Source material
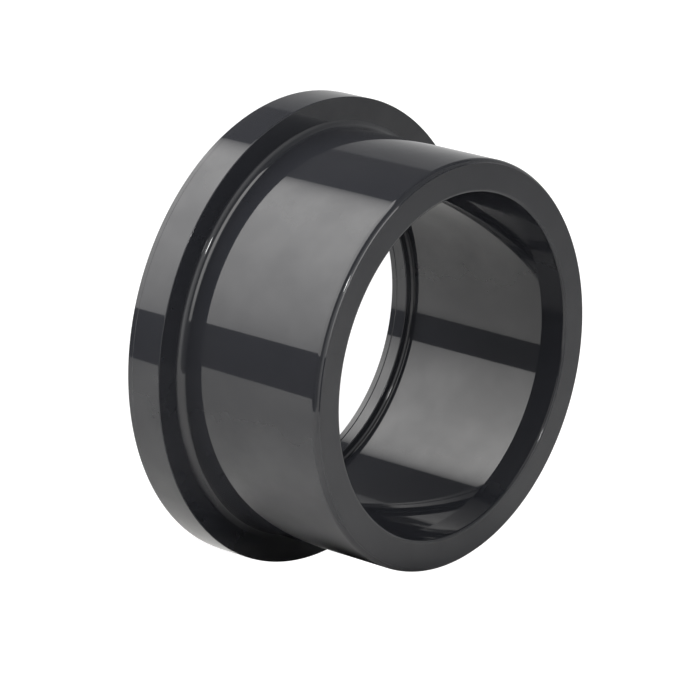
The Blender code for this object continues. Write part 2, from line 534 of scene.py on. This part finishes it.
# %% Make the piece from the tree
def made_by(tree, name, values):
    """A plain mesh object at the origin, made by the tree with these inputs."""
    carrier = bpy.data.objects.new(name + "_carrier", bpy.data.meshes.new(name + "_carrier"))
    bpy.context.scene.collection.objects.link(carrier)
    modifier = carrier.modifiers.new("tree", "NODES")
    modifier.node_group = tree
    for socket in tree.interface.items_tree:
        if socket.item_type == "SOCKET" and socket.in_out == "INPUT" and socket.name in values:
            modifier[socket.identifier] = values[socket.name]
    evaluated = carrier.evaluated_get(bpy.context.evaluated_depsgraph_get())
    mesh = bpy.data.meshes.new_from_object(evaluated)
    mesh.name = name
    bpy.data.objects.remove(carrier, do_unlink=True)
    piece = bpy.data.objects.new(name, mesh)
    bpy.context.scene.collection.objects.link(piece)
    return piece


tree_values = dict(SECTION_SIZES)
tree_values["Steps round axis"] = STEPS_ROUND_AXIS
tree_values["Corner segments"] = CORNER_SEGMENTS
tree_values["Wall finish"] = polished_pvc
tree_values["Face finish"] = textured_pvc
moulding = made_by(turned_tree, "moulded_stub_end", tree_values)
true_normals = moulding.modifiers.new("true normals", "WEIGHTED_NORMAL")
true_normals.keep_sharp = True
triangles = sum(len(face.vertices) - 2 for face in moulding.data.polygons)
print(moulding.name, len(moulding.data.vertices), "vertices,", triangles, "triangles")
print("across", round(1000 * moulding.dimensions.x, 2), "mm")
print("long", round(1000 * moulding.dimensions.z, 2), "mm")

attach(moulding, "root")
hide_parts("stub_end")

# %% [markdown]
# ## Camera
#
# The photograph was taken with a long lens, a little over a metre from the part, looking 39 degrees down
# on the open end. The fitting lies on its side in it, so the camera is rolled until the axis runs to the
# right.

# %% Camera
CAMERA_PLACE = (0.0, -0.858393, 0.692133)
CAMERA_TURN_DEGREES = (-18.5227, -49.5321, 113.5824)
LENS_MM = 214.193
SENSOR_MM = 36.0
NEAREST_SEEN = 0.05

camera_data = bpy.data.cameras.new("photo_camera")
camera_data.lens = LENS_MM
camera_data.sensor_width = SENSOR_MM
camera_data.clip_start = NEAREST_SEEN
camera = bpy.data.objects.new("photo_camera", camera_data)
camera.location = CAMERA_PLACE
camera.rotation_euler = Euler([math.radians(a) for a in CAMERA_TURN_DEGREES], "XYZ")
bpy.context.scene.collection.objects.link(camera)
bpy.context.scene.camera = camera
print("camera", round(Vector(CAMERA_PLACE).length, 3), "m from the part, lens", LENS_MM, "mm")

# %% [markdown]
# ## Studio light
#
# The plastic is nearly black, so what shows its form is what it mirrors. The far parts of the studio are
# built into the world: a white sweep that is brightest low down and ends in an edge near its top, a dark
# half towards the camera, and a plain ceiling over all of it. Each is a patch of direction with its own
# brightness. A camera ray sees plain white instead, which is the photograph's background.

# %% Directions and levels in the studio
TABLE_UP = Vector((-0.972, -0.157, -0.181)).normalized()
SWEEP_LOW_LEVEL = 0.7
SWEEP_HIGH_LEVEL = 0.29
SWEEP_HEIGHT = 0.74
SWEEP_EDGE = (0.71, 0.735)
DARK_LEVEL = 0.12
DARK_HALF_EDGE = (-0.45, -0.35)
DARK_CORNER = Vector((-0.453, -0.785, 0.423)).normalized()
CEILING_SPREAD = (-0.4, 0.85)
CEILING_PALE_LEVEL = 0.62
CEILING_DARK_LEVEL = 0.2
CEILING_EDGE = (0.11, 0.17)
OVERHEAD_SPREAD = (0.62, 1.0)
OVERHEAD_LEVEL = 1.2
print("the sweep's edge is", round(math.degrees(math.asin(SWEEP_EDGE[0]))), "degrees above the table")

# %% [markdown]
# Directions are told apart by how far they point along a chosen way: up from the table, into the dark
# corner behind the camera, or along the part's own axes. A soft step between two such numbers is a soft
# edge in what the plastic mirrors.

# %% The world
def along_direction(tree, ray, direction):
    node = add_node(tree, "ShaderNodeVectorMath", {"operation": "DOT_PRODUCT"})
    feed(tree, node.inputs[0], ray)
    node.inputs[1].default_value = direction
    return node.outputs["Value"]


def studio_level(tree, ray):
    """How bright the studio is in the direction of the ray."""
    toward = add_node(tree, "ShaderNodeSeparateXYZ", Vector=ray).outputs
    height = along_direction(tree, ray, TABLE_UP)
    # The sweep is bright at the table and dimmer higher up, and over its edge the studio is dark
    level = ramp(tree, height, 0.0, SWEEP_HEIGHT, SWEEP_LOW_LEVEL, SWEEP_HIGH_LEVEL)
    over = ramp(tree, height, *SWEEP_EDGE, kind="SMOOTHSTEP")
    sweep = mix_values(tree, over, level, DARK_LEVEL)
    # The half of the studio towards the camera is dark above the table
    front = ramp(tree, toward["Y"], *DARK_HALF_EDGE, 1.0, 0.0, kind="SMOOTHSTEP")
    sky = mix_values(tree, front, sweep, DARK_LEVEL)
    # The ceiling is dark behind the camera and paler away from it
    corner = along_direction(tree, ray, DARK_CORNER)
    ceiling = ramp(tree, corner, *CEILING_SPREAD, CEILING_PALE_LEVEL, CEILING_DARK_LEVEL)
    # It is brightest where the open end looks straight at it
    overhead = ramp(tree, toward["Z"], *OVERHEAD_SPREAD, 0.0, OVERHEAD_LEVEL)
    above = ramp(tree, toward["Z"], *CEILING_EDGE, kind="SMOOTHSTEP")
    return mix_values(tree, above, sky, total(tree, ceiling, overhead))


def studio_world():
    world = bpy.data.worlds.new("studio")
    world.use_nodes = True
    tree = world.node_tree
    tree.nodes.clear()
    studio = studio_level(tree, tree.nodes.new("ShaderNodeTexCoord").outputs["Generated"])
    white = tree.nodes.new("ShaderNodeLightPath").outputs["Is Camera Ray"]
    light = add_node(tree, "ShaderNodeBackground", Strength=mix_values(tree, white, studio, 1.0))
    light.inputs["Color"].default_value = (1.0, 1.0, 1.0, 1.0)
    out = tree.nodes.new("ShaderNodeOutputWorld")
    feed(tree, out.inputs["Surface"], light.outputs[0])
    return world


bpy.context.scene.world = studio_world()
print("world has", len(bpy.context.scene.world.node_tree.nodes), "nodes")

# %% [markdown]
# A small bare lamp high above the open end puts the short bright glints on the rounded edges. A sun lamp
# gives the same direction everywhere, and its angle is the size of the lamp as the part sees it.

# %% The small lamp
LAMP_TOWARDS = Vector((-0.295, -0.352, 0.889)).normalized()
LAMP_WIDTH_DEGREES = 6.0
LAMP_STRENGTH = 0.3

lamp_data = bpy.data.lights.new("small_lamp", "SUN")
lamp_data.angle = math.radians(LAMP_WIDTH_DEGREES)
lamp_data.energy = LAMP_STRENGTH
lamp = bpy.data.objects.new("small_lamp", lamp_data)
lamp.rotation_euler = LAMP_TOWARDS.to_track_quat("Z", "Y").to_euler()
bpy.context.scene.collection.objects.link(lamp)
print("lamp stands", round(math.degrees(math.asin(LAMP_TOWARDS.z))), "degrees up")

# %% [markdown]
# ## Floor
#
# The part stands on a plain pale floor, which keeps a faint shadow. To a camera ray most of the floor's
# white is its own, so the background stays even. It isn't mirrored in the plastic, which mirrors the
# studio instead.

# %% Floor
FLOOR_HALF_WIDTH = 6.0
FLOOR_DROP = 0.0001
FLOOR_MATT = (0.3, 0.3, 0.3, 1.0)
FLOOR_OWN_WHITE = 0.97


def pale_floor_material():
    material = bpy.data.materials.new("pale_floor")
    material.use_nodes = True
    tree = material.node_tree
    tree.nodes.clear()
    matt = add_node(tree, "ShaderNodeBsdfDiffuse", Color=FLOOR_MATT)
    own = add_node(tree, "ShaderNodeEmission", Color=(1.0, 1.0, 1.0, 1.0), Strength=FLOOR_OWN_WHITE)
    both = tree.nodes.new("ShaderNodeAddShader")
    feed(tree, both.inputs[0], matt.outputs[0])
    feed(tree, both.inputs[1], own.outputs[0])
    choose = tree.nodes.new("ShaderNodeMixShader")
    feed(tree, choose.inputs[0], tree.nodes.new("ShaderNodeLightPath").outputs["Is Camera Ray"])
    feed(tree, choose.inputs[1], matt.outputs[0])
    feed(tree, choose.inputs[2], both.outputs[0])
    out = tree.nodes.new("ShaderNodeOutputMaterial")
    feed(tree, out.inputs["Surface"], choose.outputs[0])
    return material


floor_mesh = bpy.data.meshes.new("floor")
floor_corners = [
    (x * FLOOR_HALF_WIDTH, y * FLOOR_HALF_WIDTH, -FLOOR_DROP)
    for x, y in ((-1, -1), (1, -1), (1, 1), (-1, 1))
]
floor_mesh.from_pydata(floor_corners, [], [(0, 1, 2, 3)])
floor_mesh.materials.append(pale_floor_material())
floor = bpy.data.objects.new("floor", floor_mesh)
bpy.context.scene.collection.objects.link(floor)
floor.visible_glossy = False
floor.visible_diffuse = False
floor.visible_shadow = False
print("floor laid")

# %% [markdown]
# ## Soft box and white table
#
# Two props stand so close that different sides of the part mirror them in different places, so they are
# real cards and not part of the world. The camera doesn't see either card.

# %% Cards
def staged_card(name, corners, shader, place=(0.0, 0.0, 0.0), turn=0.0):
    """A flat card with its own finish, in the studio and not part of the model."""
    material = bpy.data.materials.new(name)
    material.use_nodes = True
    tree = material.node_tree
    tree.nodes.clear()
    out = tree.nodes.new("ShaderNodeOutputMaterial")
    feed(tree, out.inputs["Surface"], shader(tree))
    mesh = bpy.data.meshes.new(name)
    mesh.from_pydata(corners, [], [tuple(range(len(corners)))])
    mesh.materials.append(material)
    card = bpy.data.objects.new(name, mesh)
    card.location = place
    card.rotation_euler.z = turn
    bpy.context.scene.collection.objects.link(card)
    card.visible_camera = False


print("cards are flat pieces with a finish of their own")

# %% [markdown]
# The soft box is a flat panel with one corner cut off, brightest near its middle. It stands beside the
# fitting and reaches a long way past the gasket face. It runs between two points of the plan, and its
# light falls off with the square of the distance from the hot spot.

# %% Soft box
BOX_END = Vector((-0.601, -0.091))
BOX_OTHER_END = Vector((0.057, -0.296))
BOX_BOTTOM = -0.9
BOX_CUT_FOOT = -0.4
BOX_TOP = 0.105
BOX_CUT_WIDTH = 0.235
BOX_WHITE = (1.0, 0.99, 0.975, 1.0)
BOX_HOT_SPOT = 0.38
BOX_BRIGHTNESS = 3.9
BOX_DIMMING = 5.5

box_line = BOX_OTHER_END - BOX_END
box_width = box_line.length


def box_shader(tree):
    place = tree.nodes.new("ShaderNodeTexCoord").outputs["Object"]
    across = add_node(tree, "ShaderNodeSeparateXYZ", Vector=place).outputs["X"]
    off = less(tree, across, BOX_HOT_SPOT)
    dimming = math_node(tree, "MULTIPLY", math_node(tree, "MULTIPLY", off, off), BOX_DIMMING)
    strength = math_node(tree, "MULTIPLY", less(tree, 1.0, dimming), BOX_BRIGHTNESS)
    return add_node(tree, "ShaderNodeEmission", Color=BOX_WHITE, Strength=strength).outputs[0]


box_outline = [
    (0.0, 0.0, BOX_BOTTOM),
    (box_width, 0.0, BOX_BOTTOM),
    (box_width, 0.0, BOX_TOP),
    (BOX_CUT_WIDTH, 0.0, BOX_TOP),
    (0.0, 0.0, BOX_CUT_FOOT),
]
staged_card("soft_box", box_outline, box_shader, place=(BOX_END.x, BOX_END.y, 0.0),
            turn=math.atan2(box_line.y, box_line.x))
print("soft box", round(100 * box_width), "cm wide")

# %% [markdown]
# The white table is where the fitting lay when it was photographed. The soft box lights it, the fitting's
# own shadow falls on it, and its slanted edge is a short way in front. Its colour is painted whiter past
# the open end, which is painted light, and painted nearly black around where the hub rests on it, which is
# a painted contact shadow. Past the open end and far away it has a faint emission, painted light that
# stands in for light from the rest of the room.

# %% Table
TABLE_DISTANCE = 0.0636
TABLE_WHITE = (0.71, 0.71, 0.7, 1.0)
# Painted light: the table's colour is whiter past the open end, standing in for more light there
TABLE_WHITE_PAINTED_LIGHT_AHEAD = (0.955, 0.95, 0.94, 1.0)
PAINTED_LIGHT_AHEAD_FROM_TO = (-0.01, 0.04)
# Painted contact shadow: a nearly black colour around where the hub rests
PAINTED_CONTACT_SHADOW = (0.1, 0.1, 0.1, 1.0)
PAINTED_SHADOW_Y = 0.008
PAINTED_SHADOW_Z = 0.040
PAINTED_SHADOW_SPREAD = (0.006, 0.024)
# Painted light: a faint emission past the open end and far away, standing in for room light
PAINTED_TABLE_GLOW = 0.12
PAINTED_GLOW_AHEAD_FROM_TO = (0.05, 0.09)
PAINTED_GLOW_BEYOND_FROM_TO = (0.25, 0.8)
TABLE_EDGE_AT_PART = -0.141
TABLE_EDGE_SLANT = 0.42
TABLE_REACH = 0.9


def on_table(y, z):
    """The point of the table's plane with this y and z."""
    return ((-TABLE_DISTANCE - TABLE_UP.y * y - TABLE_UP.z * z) / TABLE_UP.x, y, z)


def table_shader(tree):
    spot = tree.nodes.new("ShaderNodeTexCoord").outputs["Object"]
    place = add_node(tree, "ShaderNodeSeparateXYZ", Vector=spot).outputs
    # Painted light: the colour turns whiter past the open end
    painted_light_ahead = ramp(tree, place["Z"], *PAINTED_LIGHT_AHEAD_FROM_TO)
    white = mix_colours(tree, painted_light_ahead, TABLE_WHITE, TABLE_WHITE_PAINTED_LIGHT_AHEAD)
    # Painted contact shadow: the colour goes nearly black near where the hub rests
    from_painted_shadow = add_node(tree, "ShaderNodeVectorMath", {"operation": "DISTANCE"})
    feed(tree, from_painted_shadow.inputs[0], spot)
    from_painted_shadow.inputs[1].default_value = on_table(PAINTED_SHADOW_Y, PAINTED_SHADOW_Z)
    clear = ramp(tree, from_painted_shadow.outputs["Value"], *PAINTED_SHADOW_SPREAD, kind="SMOOTHSTEP")
    shaded = mix_colours(tree, clear, PAINTED_CONTACT_SHADOW, white)
    # Painted light: a faint emission past the open end and far away
    painted_glow_ahead = ramp(tree, place["Z"], *PAINTED_GLOW_AHEAD_FROM_TO)
    painted_glow_beyond = ramp(tree, place["Y"], *PAINTED_GLOW_BEYOND_FROM_TO)
    painted_glow = math_node(tree, "MULTIPLY", math_node(tree, "MAXIMUM", painted_glow_ahead, painted_glow_beyond), PAINTED_TABLE_GLOW)
    both = tree.nodes.new("ShaderNodeAddShader")
    feed(tree, both.inputs[0], add_node(tree, "ShaderNodeBsdfDiffuse", Color=shaded).outputs[0])
    feed(tree, both.inputs[1], add_node(tree, "ShaderNodeEmission", Strength=painted_glow).outputs[0])
    return both.outputs[0]


near_edge = [
    on_table(TABLE_EDGE_AT_PART + TABLE_EDGE_SLANT * z, z)
    for z in (-TABLE_REACH, TABLE_REACH)
]
far_edge = [on_table(TABLE_REACH, z) for z in (TABLE_REACH, -TABLE_REACH)]
staged_card("white_table", near_edge + far_edge, table_shader)
print("table", round(1000 * TABLE_DISTANCE, 1), "mm from the axis")

# %% [markdown]
# ## Colours
#
# Colours are shown as they are worked out, with no film look laid over them.

# %% Colour management
bpy.context.scene.view_settings.view_transform = "Standard"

Written instruction
Make a copy of each line that contains the string "scene".

Solution to the problem
The Blender code for this object continues. Write part 2, from line 534 of scene.py on. This part finishes it.
    bpy.context.scene.collection.objects.link(carrier)
    bpy.context.scene.collection.objects.link(piece)
bpy.context.scene.collection.objects.link(camera)
bpy.context.scene.camera = camera
bpy.context.scene.world = studio_world()
print("world has", len(bpy.context.scene.world.node_tree.nodes), "nodes")
bpy.context.scene.collection.objects.link(lamp)
bpy.context.scene.collection.objects.link(floor)
    bpy.context.scene.collection.objects.link(card)
bpy.context.scene.view_settings.view_transform = "Standard"